Metformin mitigates osteoarthritis progression by modulating the PI3K/AKT/mTOR signaling pathway and enhancing chondrocyte autophagy.

Osteoarthritis (OA) is a chronic degenerative disease characterized by overall joint tissue damage. Metformin (Met) has been shown to inhibit inflammatory reactions, though its potential protective mechanism on cartilage remains unclear. This study investigated Met's potential to protect cartilage in an OA rat model. Various morphological experiments were conducted to assess changes in cartilage tissue morphology before and after Met treatment.

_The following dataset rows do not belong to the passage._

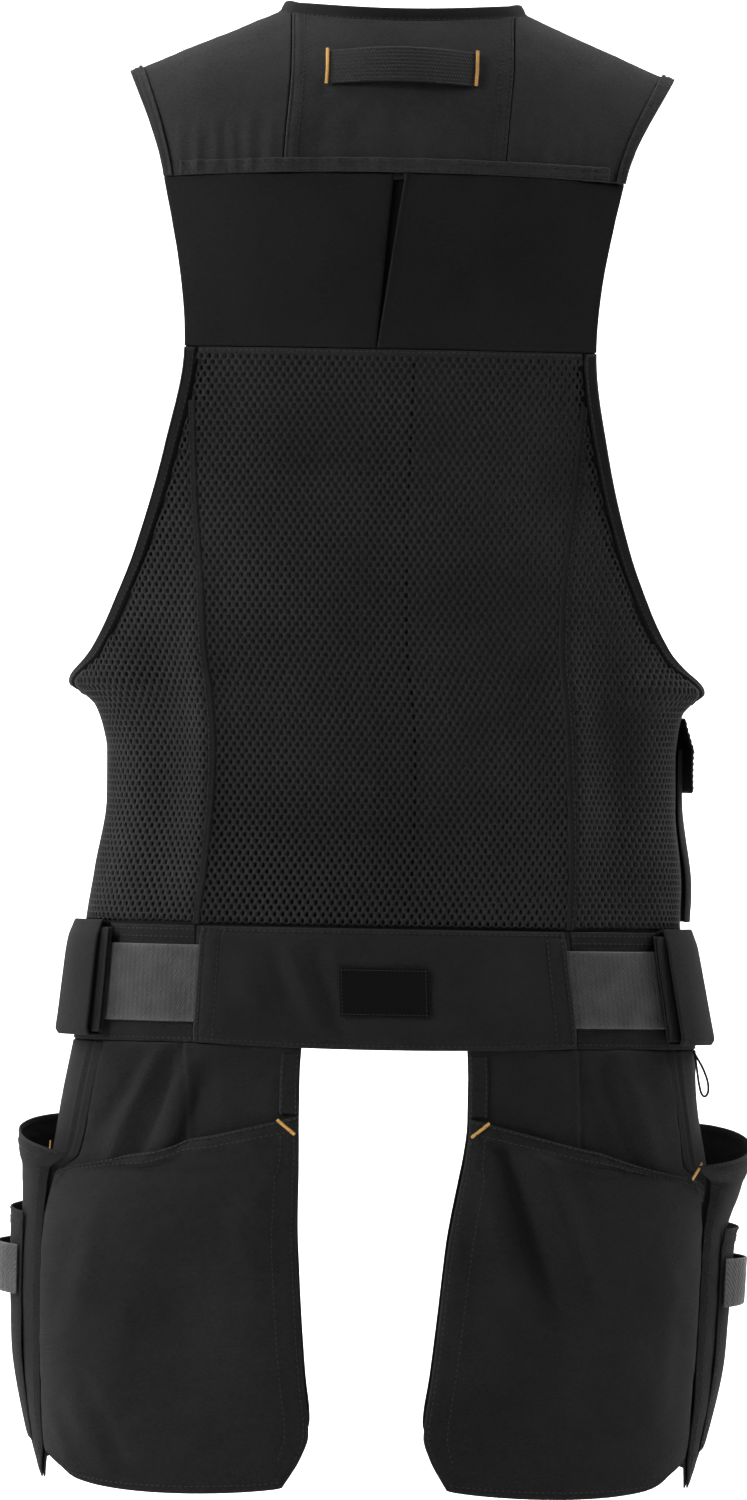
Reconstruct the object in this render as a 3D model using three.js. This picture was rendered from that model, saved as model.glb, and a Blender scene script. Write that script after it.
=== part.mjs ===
// A tool vest for trade work, in the shape that it has on a body: a canvas yoke over both shoulders, a
// stretch panel with a pleat, a net back, canvas fronts, a belt with webbing, and a holster pocket on each
// hip, back and side. Millimetres. X runs to the wearer's right, Y to the front and Z up. The origin is the
// shoulder seat, midway between the inner ends of the two shoulders. A drop is a distance below it, and
// most cloth lies on one body form.
import * as THREE from "three";

const { lerp, clamp, degToRad } = THREE.MathUtils;

// Cloth
const canvasWall = 1.3;
const stretchWall = 1.4;
const netWall = 1.8;
const webbingWall = 1.8;
const bindingWall = 2.6;
const threadWall = 1.2;
const seamGap = 0.5; // between pieces sewn edge to edge
const layerGap = 0.5; // between pieces that lie on each other

// Drops of the main lines
const shoulderDrop = 38;
const yokeDrop = 107;
const netDrop = 216;
const armpitDrop = 433;
const beltDrop = 589;
const beltHeight = 76;
const hemDrop = 950;
const frontYokeDrop = 98;
const zipDrop = 190;
const netSeamDrop = 248;

// Half widths of the outline
const neckHalfWidth = 80;
const shoulderHalfWidth = 176;
const yokeHalfWidth = 148.5;
const backHalfWidth = 132.5;
const armpitHalfWidth = 204;
const waistHalfWidth = 183;
const beltHalfWidth = 191.5;
const hipHalfWidth = 209;
const gapHalfWidth = 55; // half the gap between the hip panels

// Depths and roundness of the body form
const backDepth = 120;
const frontDepth = 112;
const sideSway = 8;
const bodyPower = 2.4;
const shoulderPower = 2.2;
const shoulderSlope = 0.433;
const neckCrown = 21; // how far the form would rise between the shoulders

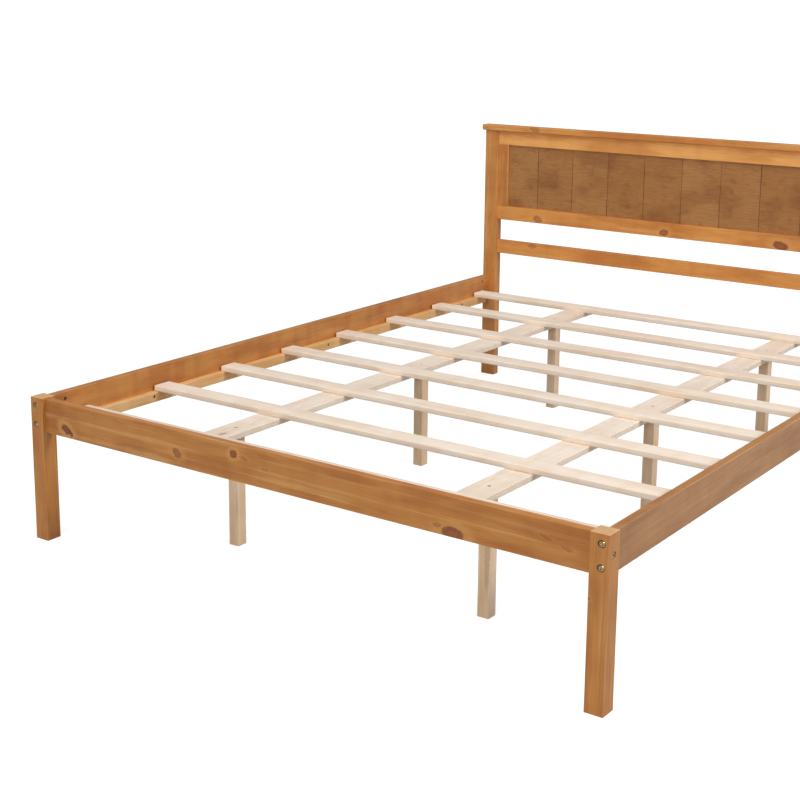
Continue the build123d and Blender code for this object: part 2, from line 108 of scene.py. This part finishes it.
def pine(name, finish, along, pith, knots=()):
    """A pine board's material, on Object coordinates in metres.

    The growth rings are a saw wave of the distance from the pith line, which passes the board at
    pith and leans by a degree, so flat faces show long arches. Each knot is its place, radii, turn
    and strength. The distance to its uneven ellipsoid, in radii, darkens the wood inside 1 and
    pushes the rings out around it. Noise is given in cycles per metre, twice across the trunk and
    once along it.
    """
    material, tree = empty_material(name)
    here = add(tree, "TexCoord")["Object"]
    facing = add(tree, "TexCoord")["Normal"]
    lean = tuple(a + t for a, t in zip(along, (0.019, 0.012, 0)))
    trunk = add(tree, "Mapping", {"Vector": here, "Location": pith, "Rotation": lean},
                vector_type="TEXTURE")["Vector"]

    def noise(per_metre, detail, rough=0.5, output="Fac"):
        stretched = add(tree, "VectorMath", {0: trunk, 1: per_metre}, operation="MULTIPLY")["Vector"]
        return add(tree, "TexNoise", {"Vector": stretched, "Scale": 1.0, "Detail": detail,
                                      "Roughness": rough})[output]

    def ramp(value, low, high, start=0.0, end=1.0):
        return add(tree, "MapRange", {0: value, 1: low, 2: high, 3: start, 4: end},
                   interpolation_type="SMOOTHSTEP")["Result"]

    def math_of(operation, *values):
        return add(tree, "Math", dict(enumerate(values)), operation=operation)["Value"]

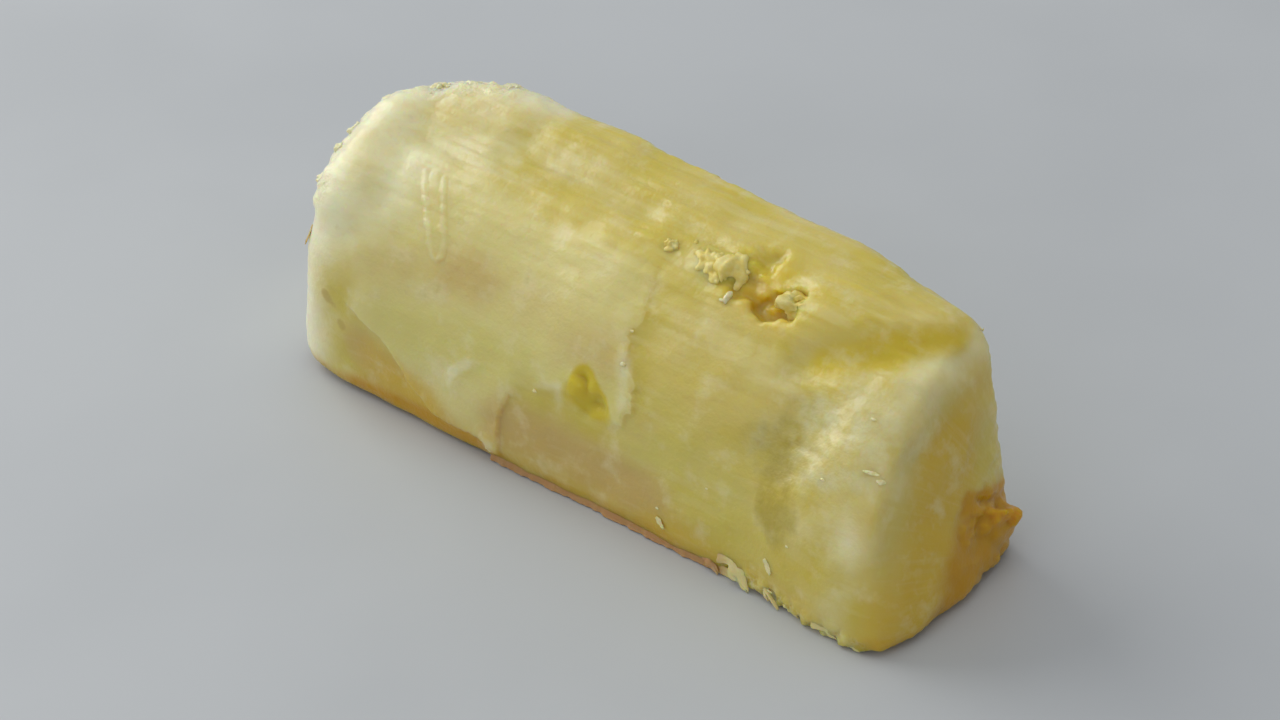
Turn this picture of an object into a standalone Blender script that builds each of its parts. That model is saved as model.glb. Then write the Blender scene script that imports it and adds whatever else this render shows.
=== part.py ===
"""A boiled piece of cassava root: a quarter of a peeled root, split lengthwise and cut off at both ends.

Metres, +Z up. X runs along the root, the round outer side faces -Y and up, and the two split sides
face +Y and down. The origin is under the middle of the piece, on the surface that it lies on. Places
on the piece are in millimetres, before the last step moves the piece's middle to the origin.
"""

import math
import random

import bmesh
import bpy
from mathutils import Matrix, Vector, noise

NAME = "cassava_piece"
MM = 0.001
WELD = 0.00001

# Driving sizes of the piece
BASE_WIDTH = 31.0
HEIGHT = 36.0

# The coarse cage: cells along the root, across it and up it
CELLS = (12, 4, 4)
CAGE_LEVELS = 2

# Places of the cage's rings along the root, and how far the soft ends draw each ring in
RINGS = (-55.4, -53.3, -48.6, -39.0, -26.0, -13.0, 0.0, 13.0, 25.0, 35.5, 42.5, 46.0, 47.7)
RING_SCALES = (0.72, 0.90, 0.985, 1.0, 1.0, 1.0, 1.0, 1.0, 1.0, 1.0, 1.0, 0.99, 0.95)
SECTION_MIDDLE = Vector((0.42, 0.42))

# The root's girth in shares of the driving sizes, and how square its round side is, by place along it
WIDTH_ALONG = ((-54, 1.00), (-20, 1.04), (20, 1.02), (48, 0.98))
HEIGHT_ALONG = ((-54, 0.94), (-15, 0.99), (20, 0.98), (48, 0.90))
ROUNDNESS_ALONG = ((-54, 3.7), (-15, 2.6), (48, 2.25))
# How far the front edge stands forward of the half width
FRONT_ALONG = ((-54, 0.9), (-20, 0.2), (20, 0.4), (48, 2.3))

# Both ends are knife cuts that lean inwards as they rise, each from its own place along the root. The
# left one is worn to a low dome, and the right one bulges low down
LEFT_DOME = 1.2
LEFT_LEAN = 4.2
LEFT_LEAN_FROM = -26.0
RIGHT_BULGE = 3.5
BULGE_ACROSS = 0.45
BULGE_REACH = 0.6
RIGHT_LEAN = 4.0
RIGHT_LEAN_FROM = 25.0

# Cross-section of the cage: shares of the base width, from the front edge to the root's middle
BASE_STEPS = (1.0, 0.90, 0.55, 0.12, 0.0)
# Shares of the height, up the split side at the back
BACK_STEPS = (0.0, 0.12, 0.45, 0.88, 1.0)
# Angles along the round outer side, from the front edge to the top edge
OUTER_ANGLES = (0, 9, 20, 32, 45, 58, 70, 81, 90)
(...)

Protein and mRNA levels of cartilage-specific genes were measured using western blot, immunohistochemical staining, and RT-qPCR. Additionally, protein levels of autophagy-related and mTOR pathway-related proteins were measured. The results indicate an imbalance in the synthesis and degradation metabolism of chondrocytes, downregulation of cellular autophagy, and activation of the PI3K/Akt/mTOR pathway after surgery. However, treatment with Met could upregulate the expression of synthetic metabolic factors, indicating its contribution to cartilage repair. Furthermore, analysis of autophagy and pathway protein levels indicated that Met effectively attenuated autophagic damage to osteoarthritic cartilage cells and abnormal activation of the PI3K/Akt/mTOR pathway. In conclusion, Met can inhibit the abnormal activation of the PI3K/AKT/mTOR signaling pathway in cartilage tissue, promote the restoration of cartilage cell autophagic function, improve the balance of cartilage cell synthesis and degradation metabolism, and thus exert a protective effect on rat joint cartilage.